Dzięki świetnej pracy w Leicester, Brendan Rodgers otrzymuje w Wielkiej Brytanii bardzo pozytywne słowa w kontekście swojego szkolenia. Oczywiście można przypuszczać, iż 46-latek obecnie nie myśli nawet o zmianie klubu. Niewykluczone jednak, że w przyszłości były trener Liverpoolu trafi do wielkiego zespołu z Premier League. Jak twierdzi Jamie Carragher, jeden kierunek Brendana wydaje się mało prawdopodobny. 

Przed podjęciem pracy w Celtiku, skąd trafił Rodgers do Leicester, szkoleniowiec z Irlandii Północnej przez ponad trzy lata prowadził Liverpoolu. To właśnie podczas pobytu trenera w szeregach „The Reds”, ekipa z Anfield była bardzo bliska zdobycia mistrzostwa (pamiętna porażka z Chelsea na własnym obiekcie i remis z Crystal Palace na wyjeździe).

Według legendy Liverpoolu, Jamiego Carraghera, pobyt w mieście Beatlesów powoduje, iż Brendan Rodgers nie zdecyduje się w przyszłości na podjęcie pracy w Manchesterze United – Liverpool można wykluczyć, podobnie jak Manchester United, gdyż był on trenerem „The Reds”. 

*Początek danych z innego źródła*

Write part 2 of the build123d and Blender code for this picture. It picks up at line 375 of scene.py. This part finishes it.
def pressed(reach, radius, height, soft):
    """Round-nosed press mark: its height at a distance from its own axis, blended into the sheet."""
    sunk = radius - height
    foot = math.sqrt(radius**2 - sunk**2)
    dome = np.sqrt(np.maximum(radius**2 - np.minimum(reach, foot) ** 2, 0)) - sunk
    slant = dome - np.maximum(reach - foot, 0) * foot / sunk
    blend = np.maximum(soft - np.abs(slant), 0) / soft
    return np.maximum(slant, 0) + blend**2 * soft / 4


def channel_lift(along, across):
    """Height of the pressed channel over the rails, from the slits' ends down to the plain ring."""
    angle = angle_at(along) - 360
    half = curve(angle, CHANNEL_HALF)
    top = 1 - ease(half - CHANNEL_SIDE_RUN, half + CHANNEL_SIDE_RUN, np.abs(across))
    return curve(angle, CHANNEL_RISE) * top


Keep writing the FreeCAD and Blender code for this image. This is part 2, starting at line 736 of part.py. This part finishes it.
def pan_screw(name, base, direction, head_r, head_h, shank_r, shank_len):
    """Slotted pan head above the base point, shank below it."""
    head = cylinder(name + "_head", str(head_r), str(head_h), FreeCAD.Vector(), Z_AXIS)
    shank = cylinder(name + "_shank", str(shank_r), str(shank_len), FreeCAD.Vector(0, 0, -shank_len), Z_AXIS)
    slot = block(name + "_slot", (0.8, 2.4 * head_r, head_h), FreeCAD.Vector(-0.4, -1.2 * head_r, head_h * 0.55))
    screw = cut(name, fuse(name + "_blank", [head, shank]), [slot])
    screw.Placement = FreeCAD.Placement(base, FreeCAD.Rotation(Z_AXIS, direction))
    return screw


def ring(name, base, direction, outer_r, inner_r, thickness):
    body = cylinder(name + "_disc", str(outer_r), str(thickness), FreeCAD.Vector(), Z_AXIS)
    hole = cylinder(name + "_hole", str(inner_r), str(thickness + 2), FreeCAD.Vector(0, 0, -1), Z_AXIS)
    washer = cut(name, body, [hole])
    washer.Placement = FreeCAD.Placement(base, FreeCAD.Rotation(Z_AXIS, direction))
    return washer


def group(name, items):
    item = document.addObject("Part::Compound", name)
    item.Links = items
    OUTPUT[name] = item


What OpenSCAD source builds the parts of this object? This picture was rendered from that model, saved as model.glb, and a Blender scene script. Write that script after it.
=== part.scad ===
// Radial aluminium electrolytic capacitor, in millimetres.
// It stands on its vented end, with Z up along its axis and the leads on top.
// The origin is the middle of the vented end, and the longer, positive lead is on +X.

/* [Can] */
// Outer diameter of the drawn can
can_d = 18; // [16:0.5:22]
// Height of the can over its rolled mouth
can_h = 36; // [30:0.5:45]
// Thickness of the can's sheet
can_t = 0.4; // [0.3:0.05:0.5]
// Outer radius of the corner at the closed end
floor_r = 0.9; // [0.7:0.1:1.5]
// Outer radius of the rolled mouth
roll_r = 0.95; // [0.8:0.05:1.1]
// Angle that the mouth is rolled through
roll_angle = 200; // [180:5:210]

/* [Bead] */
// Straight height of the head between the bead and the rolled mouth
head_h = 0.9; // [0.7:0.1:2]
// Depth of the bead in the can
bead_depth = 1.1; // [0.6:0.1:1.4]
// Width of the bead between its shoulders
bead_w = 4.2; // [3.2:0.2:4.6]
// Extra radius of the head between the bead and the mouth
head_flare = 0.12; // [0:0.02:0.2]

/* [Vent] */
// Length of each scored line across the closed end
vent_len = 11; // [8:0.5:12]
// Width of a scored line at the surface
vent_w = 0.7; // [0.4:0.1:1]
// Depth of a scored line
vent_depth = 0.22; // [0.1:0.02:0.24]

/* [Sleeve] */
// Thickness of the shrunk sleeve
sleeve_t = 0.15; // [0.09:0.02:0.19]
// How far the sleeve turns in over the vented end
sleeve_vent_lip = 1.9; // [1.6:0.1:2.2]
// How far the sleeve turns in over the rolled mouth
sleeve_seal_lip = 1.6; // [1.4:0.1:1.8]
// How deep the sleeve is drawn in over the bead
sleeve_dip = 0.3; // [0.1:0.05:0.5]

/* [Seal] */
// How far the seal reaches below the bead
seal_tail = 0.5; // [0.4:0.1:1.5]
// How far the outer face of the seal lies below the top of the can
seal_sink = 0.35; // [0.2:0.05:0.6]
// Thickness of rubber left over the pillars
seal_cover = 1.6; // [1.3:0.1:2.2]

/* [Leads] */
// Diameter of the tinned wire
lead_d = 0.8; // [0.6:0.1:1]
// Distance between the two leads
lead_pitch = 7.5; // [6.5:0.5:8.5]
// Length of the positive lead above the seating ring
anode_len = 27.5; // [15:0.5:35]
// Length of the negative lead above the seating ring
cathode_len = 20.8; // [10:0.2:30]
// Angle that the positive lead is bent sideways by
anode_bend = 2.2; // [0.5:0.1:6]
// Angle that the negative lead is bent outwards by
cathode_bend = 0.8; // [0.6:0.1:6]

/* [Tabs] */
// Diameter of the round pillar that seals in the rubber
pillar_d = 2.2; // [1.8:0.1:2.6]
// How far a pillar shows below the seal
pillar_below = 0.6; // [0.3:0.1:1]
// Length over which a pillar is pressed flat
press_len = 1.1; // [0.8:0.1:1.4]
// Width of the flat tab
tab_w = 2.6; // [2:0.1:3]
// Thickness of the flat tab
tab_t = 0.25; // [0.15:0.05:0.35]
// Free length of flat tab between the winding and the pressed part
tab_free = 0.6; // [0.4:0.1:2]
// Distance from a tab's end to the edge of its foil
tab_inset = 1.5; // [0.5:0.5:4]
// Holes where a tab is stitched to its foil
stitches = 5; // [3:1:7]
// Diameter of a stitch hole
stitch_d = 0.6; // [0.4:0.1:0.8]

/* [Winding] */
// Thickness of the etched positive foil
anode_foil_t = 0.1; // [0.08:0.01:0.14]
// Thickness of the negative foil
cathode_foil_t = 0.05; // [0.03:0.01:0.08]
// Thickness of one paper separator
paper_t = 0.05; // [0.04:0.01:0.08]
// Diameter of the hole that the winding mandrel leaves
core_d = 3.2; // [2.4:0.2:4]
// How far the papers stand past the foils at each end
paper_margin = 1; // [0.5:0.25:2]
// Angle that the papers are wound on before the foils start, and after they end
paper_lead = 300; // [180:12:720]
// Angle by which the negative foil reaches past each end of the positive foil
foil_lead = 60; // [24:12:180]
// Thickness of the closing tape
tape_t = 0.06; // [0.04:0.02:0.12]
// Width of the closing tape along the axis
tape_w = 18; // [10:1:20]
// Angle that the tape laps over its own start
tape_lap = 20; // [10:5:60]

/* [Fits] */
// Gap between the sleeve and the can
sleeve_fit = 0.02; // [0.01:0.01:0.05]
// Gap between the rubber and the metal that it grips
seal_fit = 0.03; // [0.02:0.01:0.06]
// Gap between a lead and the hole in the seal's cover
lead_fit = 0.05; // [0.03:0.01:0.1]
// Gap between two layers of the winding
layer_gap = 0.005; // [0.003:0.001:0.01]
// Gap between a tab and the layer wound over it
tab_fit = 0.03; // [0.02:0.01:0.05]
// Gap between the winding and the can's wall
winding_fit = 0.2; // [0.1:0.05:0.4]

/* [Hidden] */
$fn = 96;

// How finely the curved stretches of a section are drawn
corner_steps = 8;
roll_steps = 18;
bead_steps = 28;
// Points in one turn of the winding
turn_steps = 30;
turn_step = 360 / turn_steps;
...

Carragher wskazał natomiast na inne, czołowe zespoły z Premier League – Trzeba za kilka lat wziąć pod uwagę takie drużyny jak Arsenal czy Chelsea. Rodgers pracował już na Stamford Bridge, będąc w zespole rezerw oraz młodzieżowych ekipach. To są dwie posady, które zapewne będziemy musieli wziąć pod uwagę. Nie można także wykluczyć pracy w reprezentacji.

Na ten moment trudno wyobrazić sobie, by Rodgers zdecydował się na pracę w Chelsea czy Arsenalu. W kontekście „The Blues”, pewną pozycję ma Frank Lampard, który do tej pory radzi sobie naprawdę dobrze, mając dodatkowo duży kredyt zaufania. Przy sytuacji „Kanonierów”, można mieć wątpliwości, czy Brendan chciałby przejąć drużynę, która nie wydaje się słabsza od ekipy „Lisów” oraz ma znacznie większe problemy, niż klub z King Power Stadium.